121
votes

I am learning the concepts of Test-Driven Development through reading the Craftsman articles (click Craftsman under By Topic) recommended in an answer to my previous question, "Sample project for learning JUnit and proper software engineering". I love it so far!

But now I want to sit down and try it myself. I have a question that I hope will need only a simple answer.

How do you organize your JUnit test classes and your actual code? I'm talking mainly about the package structure, but any other concepts of note would be helpful too.

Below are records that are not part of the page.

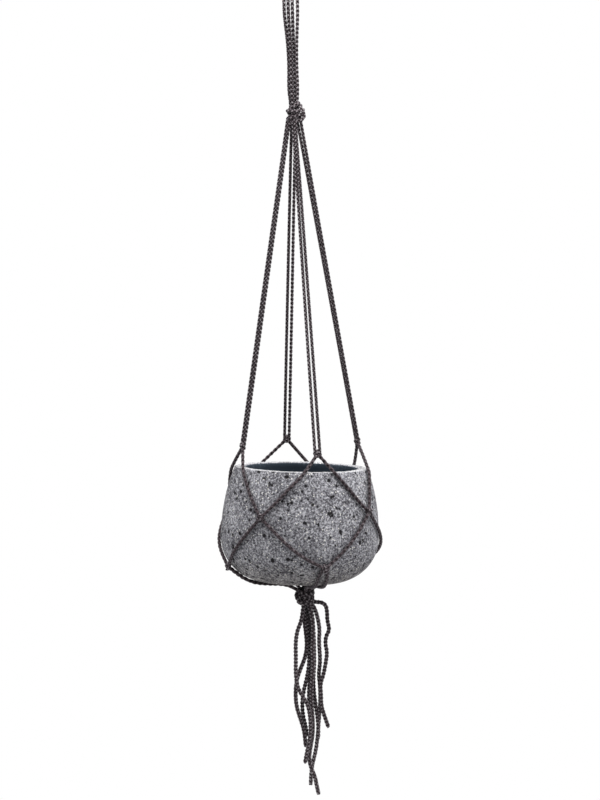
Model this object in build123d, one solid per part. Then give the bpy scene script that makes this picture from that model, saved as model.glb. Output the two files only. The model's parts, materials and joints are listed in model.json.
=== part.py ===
"""Hanging plant pot in a knotted cord hanger.

Four braided cords are doubled over a hook, tied in a top knot and parted into four pairs of legs.
Each pair is tied in a small knot above the pot's rim. Below it the two cords part, and each is tied
to its neighbour at the belly and again at the heel, so the eight cords make a net round the pot.
Under the pot all eight are tied in one gather knot, and their loose ends hang as tails.

Millimetres. Z is up, X is to the right and -Y is the front. The origin is the middle of the hook,
on the axis of its bar, where the hanger's loop rests.
"""

import math
import os

from build123d import *

# Hook and cord
HOOK_DIAMETER = 10.0  # the round bar that the loop hangs over, along X
CORD_LEG = 4.0  # cord pulled thin by the pot's weight: loop and legs
CORD_NET = 4.5  # cord pressed against the pot
CORD_TAIL = 5.0  # slack cord
GAP = 0.3  # clearance between pieces that move past each other

# Pot
POT_HEIGHT = 137.5
RIM_DIAMETER = 159.2
RIM_WIDTH = 12.5  # width of the flat lip, outside to inside
BELLY_DIAMETER = 190.4
BELLY_HEIGHT = 54.0  # height of the widest level above the base
WALL = 10.0  # wall at the belly, and the floor
LIP_ROUNDING = 2.5
POT_LEAN = 2.6  # degrees that the pot leans in its net, right side down
POT_SHIFT = -4.0  # the pot's axis stands this far to the right of the hook, at belly level

# Heights below the hook
TOP_KNOT_DEPTH = 129.5
RIM_DEPTH = 550.5
GATHER_DROP = 19.5  # the gather knot's middle below the pot's base

# Knots, sized by the cords that they tie
TOP_KNOT_RADIUS = 3.0 * CORD_LEG
TOP_KNOT_RISE = 1.25 * TOP_KNOT_RADIUS  # the top knot is taller above its middle
SMALL_KNOT_RADIUS = 1.16 * CORD_NET
GATHER_KNOT_RADIUS = 2.3 * CORD_TAIL

# Worked out from the sizes above
RIM_Z = -RIM_DEPTH
BASE_Z = RIM_Z - POT_HEIGHT
BELLY_Z = BASE_Z + BELLY_HEIGHT
RIM_RADIUS = RIM_DIAMETER / 2
BELLY_RADIUS = BELLY_DIAMETER / 2
BASE_RADIUS = BELLY_RADIUS - BELLY_HEIGHT  # the bowl is a quarter circle, so the flat base is what it leaves
OPENING_RADIUS = RIM_RADIUS - RIM_WIDTH
SHOULDER_RADIUS = ((RIM_Z - BELLY_Z) ** 2 + (BELLY_RADIUS - RIM_RADIUS) ** 2) / (
    2 * (BELLY_RADIUS - RIM_RADIUS)
)
TOP_KNOT = Vector(0, 0, -TOP_KNOT_DEPTH)
GATHER_KNOT = Vector(0, 0, BASE_Z - GATHER_DROP)
LOOP_RADIUS = HOOK_DIAMETER / 2 + CORD_LEG / 2 + 0.1

# A cord's arc takes this much of the shorter of its two runs
BEND_SHARE = 0.45
NET_STANDOFF = CORD_NET / 2 + 1.5  # a net cord's points from the pot: its runs cut inside them
KNOT_STANDOFF = SMALL_KNOT_RADIUS + GAP + 0.1

# The loop, in leg diameters: each cord's place along the hook, and where its two strands enter the
# top knot
CROWN_HALF_ANGLE = 62.0  # degrees of the bar that the crown covers to each side of its top
LOOP_CORDS = {
    "1": (-2.075, (-1.225, 0.575)),
    "2": (-0.85, (-0.425, 1.275)),
    "3": (0.375, (0.425, 0.575)),
    "4": (1.9, (1.225, 1.275)),
}
LOOP_ROUTE = (  # share of the way from hook place to knot place, and height
    (0.0, -12.0),
    (0.45, -48.0),
    (1.0, -104.0),
)

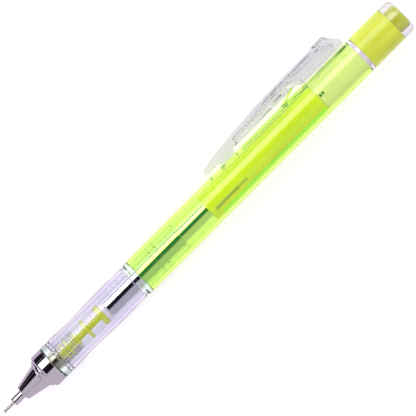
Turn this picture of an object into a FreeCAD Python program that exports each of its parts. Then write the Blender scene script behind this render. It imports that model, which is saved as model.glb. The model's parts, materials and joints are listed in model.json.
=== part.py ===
"""A shaker mechanical pencil that lies on a table: clear coloured barrel, soft grip, metal nose and side clip.

The pencil is drawn standing on its tip: X points to the clip, Z runs up the axis, and "station" means the
distance from the tip in millimetres. The last step lays it down along +X, resting on the barrel and the clip.
"""
import FreeCAD
import Part

import math
import os

from FreeCAD import Matrix, Placement, Vector

# ---- driving dimensions, in millimetres ----
LENGTH = 148.0
BARREL_R = 5.3
BARREL_BORE_R = 4.35
GRIP_R = 5.08
GRIP_WAIST_R = 4.8
LEAD_R = 0.28
SLIDE_GAP = 0.05             # radial running clearance of guided pieces
FIT_GAP = 0.02               # radial gap of pieces that are pushed or screwed together
CLIP_HALF_WIDTH = 2.3        # at the base; the arm is a little narrower

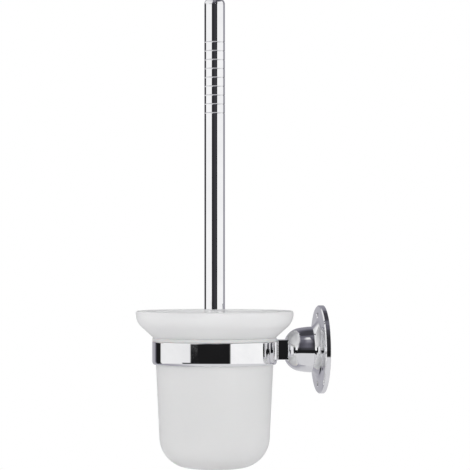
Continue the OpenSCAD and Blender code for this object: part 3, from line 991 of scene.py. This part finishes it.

Do you put test classes in org.myname.project.test.* and normal code in org.myname.project.*? Do you put the test classes right alongside the normal classes? Do you prefer to prefix the class names with Test rather than suffix them?

I know this seems like the kind of thing I shouldn't worry about so soon, but I am a very organization-centric person. I'm almost the kind of person that spends more time figuring out methods to keep track of what to get done, rather than actually getting things done.

And I have a project that is currently neatly divided up into packages, but the project became a mess. Instead of trying to refactor everything and write tests, I want to start fresh, tests first and all. But first I need to know where my tests go.


edit: I totally forgot about Maven, but it seems a majority of you are using it! In the past I had a specific use case where Maven completely broke down on me but Ant gave me the flexibility I needed, so I ended up attached to Ant, but I'm thinking maybe I was just taking the wrong approach. I think I'll give Maven another try because it sounds like it will go well with test-driven development.

3
possible duplicate of Where should I put my JUnit tests?mmmmmm

3 Answers

156
votes

I prefer putting the test classes into the same package as the project classes they test, but in a different physical directory, like:

myproject/src/com/foo/Bar.java
myproject/test/com/foo/BarTest.java

In a Maven project it would look like this:

myproject/src/main/java/com/foo/Bar.java
myproject/src/test/java/com/foo/BarTest.java

The main point in this is that my test classes can access (and test!) package-scope classes and members.

As the above example shows, my test classes have the name of the tested class plus Test as a suffix. This helps finding them quickly - it's not very funny to try searching among a couple of hundred test classes, each of whose name starts with Test...

Update inspired by @Ricket's comment: this way test classes (typically) show up right after their tested buddy in a project-wise alphabetic listing of class names. (Funny that I am benefiting from this day by day, without having consciously realized how...)

Update2: A lot of developers (including myself) like Maven, but there seems to be at least as many who don't. IMHO it is very useful for "mainstream" Java projects (I would put about 90% of projects into this category... but the other 10% is still a sizeable minority). It is easy to use if one can accept the Maven conventions; however if not, it makes life a miserable struggle. Maven seems to be difficult to comprehend for many people socialized on Ant, as it apparently requires a very different way of thinking. (Myself, having never used Ant, can't compare the two.) One thing is for sure: it makes unit (and integration) testing a natural, first-class step in the process, which helps developers adopt this essential practice.

15
votes

I put my test classes in the same package as what they are testing but in a different source folder or project. Organizing my test code in this fashion allows me to easily compile and package it separately so that production jar files do not contain test code. It also allows the test code to access package private fields and methods.

12
votes

I use Maven. The structure that Maven promotes is:-

src/main/java/org/myname/project/MyClass.java

src/test/java/org/myname/project/TestMyClass.java

i.e. a test class with Test prepended to the name of the class under test is in a parallel directory structure to the main test.

One advantage of having the test classes in the same package (not necessarily directory though) is you can leverage package-scope methods to inspect or inject mock test objects.